Clawbacks Don’t Fix Incentive-Based Compensation
These clawback bills are a step in the right direction. But regulators could do much more to prevent recklessness by bank executives.
Executives of the recently failed banks were paid millions under incentive compensation agreements that pegged their bonuses to the profitability of their banks. Congress saw the problem with incentive-based compensation structures after the 2008 financial crisis and tried to remedy the issue back then. Section 956 of the Dodd-Frank Wall Street Reform and Consumer Protection Act required a rule to ban incentive-based executive compensation that encourages “inappropriate” risk-taking.

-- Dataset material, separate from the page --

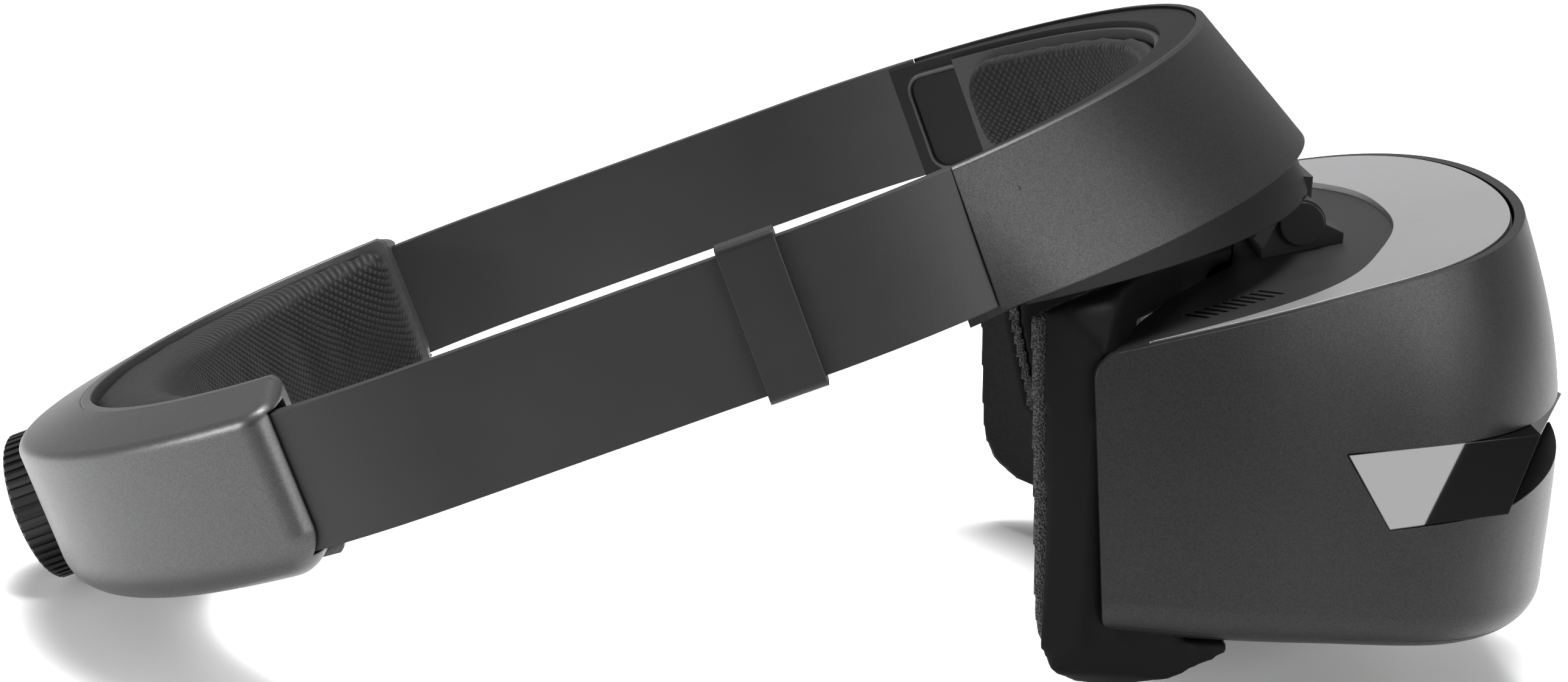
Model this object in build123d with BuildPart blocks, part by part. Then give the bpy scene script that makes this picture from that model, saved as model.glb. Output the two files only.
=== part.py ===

Banning compensation packages that encourage high-risk behavior would be a more powerful tool in protecting society from the harms of banking crises than mechanisms to claw back that compensation after bankers have caused a crisis. But the May 2011 deadline set by Congress to put Section 956 rules into force passed roughly 12 years ago, and still, a final rule has yet to be finalized.
20/20 Vision has joined with a coalition of organizations to call on the Federal Reserve, Federal Housing Finance Agency, Federal Deposit Insurance Corporation, Securities & Exchange Commission, Office of the Comptroller of the Currency, and National Credit Union Administration to finalize a rule this year. Finalizing rules required under Section 956 is crucial. Without delinking executive compensation and risky bank management that endangers the stability of the broader banking sector and financial system as a whole, the incentive for bank leaders to ignore basic principles of responsible bank management behind their own self interest will persist.